He abrumado, quizás, a los lectores con estos repasos del arte de envejecer que les he asestado estas últimas semanas. Lo que pasa es que cumplo pronto los piramidales 75 años y ya comparto bastones con el perdurable Geras, ese anciano con el que la mitología griega cubre el expediente de asestarle un dios antropomorfo a todo lo que ama o teme. ¡El buen Geras! Ese dios cuyo nombre cojea etimológicamente por la anhelada gerontocracia o por la simplona gerontofobia, el desprecio a los ancianos con el que los tontos evidencian el rencor que le guardan a su padre.
Pero bueno, como escribió el siempre joven José Juan Tablada, “unida a otras virtudes, la juventud puede ser gran cosa, pero aislada, por sí misma, es negativa y aun ridícula. Y uno de los privilegios de la vejez o de la madurez, es haber trascendido esas ridiculeces...”
Los franceses dicen que si los 40 años son la vejez de la juventud, los 50 son la juventud de la vejez. Los 75, claro, son demasiado pentagonales y crepusculares: son las heces que explican el deseo de beberse la copa hasta las heces. En todo caso, ahora soy menos substancia activa que excipiente C.B.P. La única prueba de que funciona el gingko biloba es que nunca se me olvida mi matutino consumo de gingko biloba. Cuando los Beatles cantaron el cumplir 64 andaba yo en los 15. Pues bien: misión cumplida: mi amor me alimenta, arreglé un fusible, arranqué hierbajos y mi nieto se ha sentado en mi rodilla. ¿Who could ask for more?
Pero he pasado del Don Giovanni de Mozart al Requiem de Verdi. Calculo que he vivido unas 27 mil tardes. Recordaré un centenar, tardes de felicidad intacta o densa pesadumbre, tardes abrahámicas. Un puñado de soles espléndidos o agónicos entre la luz cronométrica, ahora convertidos en cataratas, cálculos y hematomas taponeantes. Qué lata: vida nada me debes, pero me debes todo; vida estamos en paz, pero prolonga tu avaricia y llénala con los rostros de aquellos a quienes amo.

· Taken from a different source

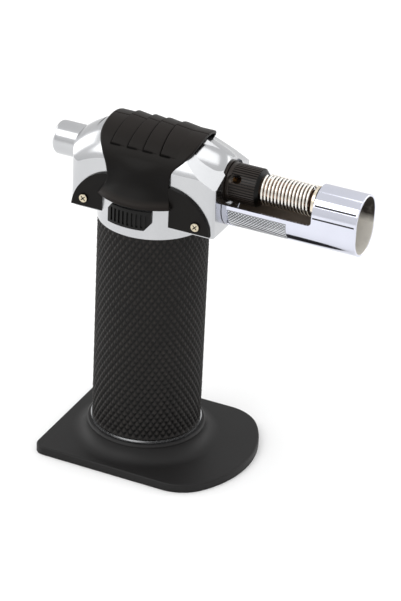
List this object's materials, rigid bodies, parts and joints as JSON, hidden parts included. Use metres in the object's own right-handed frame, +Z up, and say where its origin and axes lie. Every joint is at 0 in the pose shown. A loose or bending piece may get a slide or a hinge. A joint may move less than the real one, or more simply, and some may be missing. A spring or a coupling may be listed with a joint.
{
  "type": "butane torch",
  "caption": "Hand-held butane torch with knurled upright tank, sprung burner in a chrome flame guard, push-button igniter, side lock and a pull-off stand base.",
  "frame": {"origin": "on the tank's axis at the underside of the base", "axes": "+Z up along the tank, +X the way the flame points, -Y the side with the lock slider"},
  "size_m": [0.1234, 0.0634, 0.1345],
  "materials": {
    "black_plastic_base": "fine moulded texture",
    "seal_rubber": "smooth",
    "tank_shell": "drawn",
    "knurled_black_grip": "diamond knurl, black",
    "bright_trim": "polished",
    "chrome_casing": "satin chrome plate",
    "black_cover": "satin moulded",
    "screw_steel": "nickel plated",
    "black_slider": "moulded",
    "spring_steel": "heat-tinted wire",
    "brass": "turned",
    "burner_steel": "heat-tinted",
    "guard_chrome": "polished",
    "black_air_collar": "moulded",
    "igniter_plastic": "moulded",
    "hose_rubber": "smooth",
    "ceramic": "fired ceramic"
  },
  "bodies": {
    "torch": {"tank_seal": "seal_rubber", "refill_valve_seal": "seal_rubber", "fuel_tank": "tank_shell", "grip_sleeve": "knurled_black_grip", "grip_trim_ring": "bright_trim", "head_casing": "chrome_casing", "saddle_cover_near": "black_cover", "saddle_cover_far": "black_cover", "side_plate_near": "black_cover", "side_plate_far": "black_cover", "plate_screws": "screw_steel", "guard_screw": "screw_steel", "lever_pin": "screw_steel", "burner_spring": "spring_steel", "refill_valve_spring": "spring_steel", "spring_washer": "spring_steel", "refill_valve_body": "brass", "gas_pickup_tube": "brass", "gas_valve_body": "brass", "gas_jet": "brass", "flame_holder": "brass", "burner_tube": "burner_steel", "electrode_wire": "burner_steel", "nozzle_guard": "guard_chrome", "burner_flange": "black_air_collar", "piezo_igniter": "igniter_plastic", "igniter_bracket": "igniter_plastic", "gas_hose": "hose_rubber", "ignition_lead": "hose_rubber", "electrode_insulator": "ceramic"},
    "base": {"base_plate": "black_plastic_base", "base_grip_ring": "seal_rubber"},
    "button": {"ignition_button": "bright_trim", "igniter_plunger": "igniter_plastic", "button_spring": "spring_steel"},
    "lock": {"lock_slider": "black_slider"},
    "collar": {"air_collar": "black_air_collar"},
    "refill_stem": {"refill_valve_stem": "brass"},
    "lever": {"valve_lever": "igniter_plastic"},
    "gas_pin": {"gas_valve_pin": "brass"}
  },
  "joints": [
    {"name": "base_pull", "type": "slide", "parent": "torch", "child": "base", "axis": [0, 0, -1], "range_m": [0, 0.03]},
    {"name": "button_press", "type": "slide", "parent": "torch", "child": "button", "axis": [1, 0, 0], "range_m": [0, 0.006], "stiffness_N_per_m": 1500, "springref_m": -0.003},
    {"name": "lock_slide", "type": "hinge", "parent": "torch", "child": "lock", "pos_m": [0, 0, 0.1036], "axis": [0, 0, 1], "range_deg": [0, 10]},
    {"name": "air_collar_turn", "type": "hinge", "parent": "torch", "child": "collar", "pos_m": [0.037, 0, 0.1174], "axis": [1, 0, 0], "range_deg": [0, 60]},
    {"name": "refill_press", "type": "slide", "parent": "torch", "child": "refill_stem", "axis": [0, 0, 1], "range_m": [0, 0.001], "stiffness_N_per_m": 1500, "springref_m": -0.001, "deforming": ["refill_valve_spring"]},
    {"name": "lever_tip", "type": "hinge", "parent": "torch", "child": "lever", "pos_m": [-0.0085, 0, 0.1079], "axis": [0, -1, 0], "range_deg": [0, 4]},
    {"name": "gas_pin_lift", "type": "slide", "parent": "torch", "child": "gas_pin", "axis": [0, 0, 1], "range_m": [0, 0.0005]}
  ],
  "couplings": [
    {"joint": "lever_tip", "follows": "button_press", "rad_per_m": 11.6},
    {"joint": "gas_pin_lift", "follows": "button_press", "ratio": 0.0833}
  ]
}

A raíz de los comentarios que redacté las pasadas semanas ha habido gente amable que me envía datos, motivos y sugerencias (la de que ya me muera y deje de “chingar” no es la más infrecuente, claro). La más interesante hasta ahora fue de mi amigo Aurelio Asiain, que me envió un poema de Zhu Dunru, chino del siglo XI, que lleva el nombre de esta columna. Quizás se recoge en Muy diversas versiones, libro publicado por la editorial Grano de Sal, en el que Asiain recoge versiones de la poesía que ama en otras lenguas, de Catulo a Goethe y a Yeats. Es un poema de condensada sabiduría, de muy elegante templanza. Lo reproduzco íntegro para serenar a los ancianos e ilustrar a los jóvenes:
“Me alegra hacerme viejo. Anduve por el mundo,
me asomé al más allá, vi el vacío profundo.

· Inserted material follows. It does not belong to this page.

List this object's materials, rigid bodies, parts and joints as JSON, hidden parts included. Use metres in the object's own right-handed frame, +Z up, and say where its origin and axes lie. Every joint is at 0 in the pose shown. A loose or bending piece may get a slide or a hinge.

Cúmulos de amarguras y penas son ya añicos.
No me hechizan las flores, no me domina el vino,
estoy lúcido siempre. Duermo en casa a mis horas
y al despertar no olvido mi papel en la obra
Si el pasado se ha ido, el presente ha llegado.
El corazón de un viejo tiene pocos cuidados.
No distraigo a los sabios y a Buda nunca acudo.
Ni sermoneo al respecto como haría Confucio.
Me da inmensa pereza discutir con virtuosos.
Que se rían a gusto: eso harán, y ni modo.
Se acabó la comedia, ya no da para más.
Abandono el vestuario, dejo al tonto el disfraz.”